Collected material »
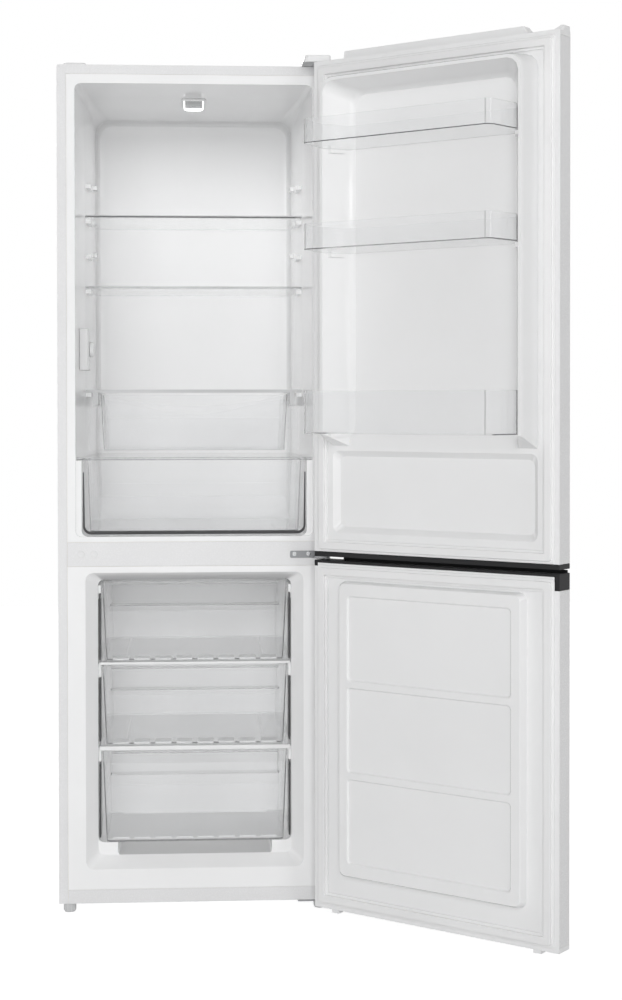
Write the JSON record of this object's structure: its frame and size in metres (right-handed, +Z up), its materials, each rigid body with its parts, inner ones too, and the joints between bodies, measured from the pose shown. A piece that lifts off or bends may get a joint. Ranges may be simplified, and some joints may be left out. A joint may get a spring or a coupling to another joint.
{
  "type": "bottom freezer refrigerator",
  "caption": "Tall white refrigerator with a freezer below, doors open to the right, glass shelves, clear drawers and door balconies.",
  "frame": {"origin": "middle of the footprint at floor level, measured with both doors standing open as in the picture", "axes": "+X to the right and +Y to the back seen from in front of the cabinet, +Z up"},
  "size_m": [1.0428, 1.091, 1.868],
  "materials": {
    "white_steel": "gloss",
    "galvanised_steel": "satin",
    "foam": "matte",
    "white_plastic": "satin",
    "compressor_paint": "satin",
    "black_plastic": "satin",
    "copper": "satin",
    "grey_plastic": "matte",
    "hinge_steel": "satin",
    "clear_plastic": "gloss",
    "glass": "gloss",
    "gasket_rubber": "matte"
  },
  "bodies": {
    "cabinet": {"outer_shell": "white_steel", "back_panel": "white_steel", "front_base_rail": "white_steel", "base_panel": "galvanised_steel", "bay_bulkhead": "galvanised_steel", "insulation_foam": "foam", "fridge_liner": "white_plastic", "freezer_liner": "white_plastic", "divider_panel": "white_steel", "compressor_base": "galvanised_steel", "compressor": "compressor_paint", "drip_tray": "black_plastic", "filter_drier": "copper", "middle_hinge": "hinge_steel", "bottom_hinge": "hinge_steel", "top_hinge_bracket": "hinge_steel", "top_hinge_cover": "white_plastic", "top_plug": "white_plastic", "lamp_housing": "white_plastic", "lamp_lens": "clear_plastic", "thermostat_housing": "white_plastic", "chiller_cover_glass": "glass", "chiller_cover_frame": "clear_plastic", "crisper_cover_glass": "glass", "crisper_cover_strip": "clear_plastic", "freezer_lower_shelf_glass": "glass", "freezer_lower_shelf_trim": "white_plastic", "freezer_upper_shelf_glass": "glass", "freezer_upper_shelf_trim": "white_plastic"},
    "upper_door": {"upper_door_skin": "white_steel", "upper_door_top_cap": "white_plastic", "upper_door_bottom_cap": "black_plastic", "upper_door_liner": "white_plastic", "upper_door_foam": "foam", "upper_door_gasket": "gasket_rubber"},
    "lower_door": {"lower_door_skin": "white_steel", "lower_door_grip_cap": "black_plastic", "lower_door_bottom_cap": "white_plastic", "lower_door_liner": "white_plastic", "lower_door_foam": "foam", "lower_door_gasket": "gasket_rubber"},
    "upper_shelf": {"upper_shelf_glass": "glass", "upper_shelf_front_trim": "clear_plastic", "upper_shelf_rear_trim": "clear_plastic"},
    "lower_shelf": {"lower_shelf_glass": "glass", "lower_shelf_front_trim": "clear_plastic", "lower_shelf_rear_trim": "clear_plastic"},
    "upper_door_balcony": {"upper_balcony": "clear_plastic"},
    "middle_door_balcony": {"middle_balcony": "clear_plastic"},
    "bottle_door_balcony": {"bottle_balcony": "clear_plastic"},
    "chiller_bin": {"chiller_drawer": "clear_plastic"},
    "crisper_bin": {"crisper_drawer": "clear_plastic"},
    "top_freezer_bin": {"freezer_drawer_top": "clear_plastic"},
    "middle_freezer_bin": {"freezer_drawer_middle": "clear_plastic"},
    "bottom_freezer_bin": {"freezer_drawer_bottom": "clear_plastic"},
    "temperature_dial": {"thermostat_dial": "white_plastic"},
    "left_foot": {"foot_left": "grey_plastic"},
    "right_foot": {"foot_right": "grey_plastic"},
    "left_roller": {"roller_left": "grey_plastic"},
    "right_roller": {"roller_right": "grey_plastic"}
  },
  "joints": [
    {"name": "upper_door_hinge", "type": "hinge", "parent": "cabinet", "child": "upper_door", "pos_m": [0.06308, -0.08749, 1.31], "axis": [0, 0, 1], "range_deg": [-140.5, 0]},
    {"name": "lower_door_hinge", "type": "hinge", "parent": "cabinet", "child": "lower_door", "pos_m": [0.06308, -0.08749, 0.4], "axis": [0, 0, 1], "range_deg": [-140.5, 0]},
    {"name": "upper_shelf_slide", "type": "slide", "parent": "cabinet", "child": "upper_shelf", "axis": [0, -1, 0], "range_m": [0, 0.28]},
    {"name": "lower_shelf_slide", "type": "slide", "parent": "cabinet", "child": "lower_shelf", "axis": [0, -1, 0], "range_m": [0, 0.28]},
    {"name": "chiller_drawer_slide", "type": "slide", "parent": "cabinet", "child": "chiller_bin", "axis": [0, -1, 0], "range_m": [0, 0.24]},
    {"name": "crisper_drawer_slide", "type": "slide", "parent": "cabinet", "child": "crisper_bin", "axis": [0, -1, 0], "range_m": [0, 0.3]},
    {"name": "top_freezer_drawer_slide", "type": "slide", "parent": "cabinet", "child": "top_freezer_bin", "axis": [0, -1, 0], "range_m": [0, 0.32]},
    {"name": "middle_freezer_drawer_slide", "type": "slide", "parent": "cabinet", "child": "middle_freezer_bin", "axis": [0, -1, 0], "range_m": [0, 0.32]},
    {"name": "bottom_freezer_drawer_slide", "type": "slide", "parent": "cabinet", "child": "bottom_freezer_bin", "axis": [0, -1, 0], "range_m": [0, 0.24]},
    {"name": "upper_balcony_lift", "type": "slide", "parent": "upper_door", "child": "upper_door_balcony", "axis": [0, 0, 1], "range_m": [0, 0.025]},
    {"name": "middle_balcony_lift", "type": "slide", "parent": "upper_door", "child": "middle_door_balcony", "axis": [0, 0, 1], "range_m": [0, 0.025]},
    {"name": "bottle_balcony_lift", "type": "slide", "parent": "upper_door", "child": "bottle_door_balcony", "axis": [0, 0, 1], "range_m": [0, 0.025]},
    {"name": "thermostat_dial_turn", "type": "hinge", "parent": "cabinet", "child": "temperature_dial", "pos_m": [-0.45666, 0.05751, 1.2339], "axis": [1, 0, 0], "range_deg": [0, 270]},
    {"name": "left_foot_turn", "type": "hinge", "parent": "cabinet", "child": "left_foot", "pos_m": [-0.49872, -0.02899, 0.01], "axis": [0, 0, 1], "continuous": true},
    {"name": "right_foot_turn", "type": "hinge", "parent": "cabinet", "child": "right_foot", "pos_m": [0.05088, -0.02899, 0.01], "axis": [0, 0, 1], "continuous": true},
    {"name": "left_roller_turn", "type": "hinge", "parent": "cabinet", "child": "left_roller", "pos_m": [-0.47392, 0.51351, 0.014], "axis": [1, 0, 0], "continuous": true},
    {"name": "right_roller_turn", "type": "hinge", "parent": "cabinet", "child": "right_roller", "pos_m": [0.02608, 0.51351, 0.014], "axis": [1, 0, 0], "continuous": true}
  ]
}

Short exercise » Tally up how many lines in the preceding listing contain the word "materials". Give nothing but the number.

The response » 2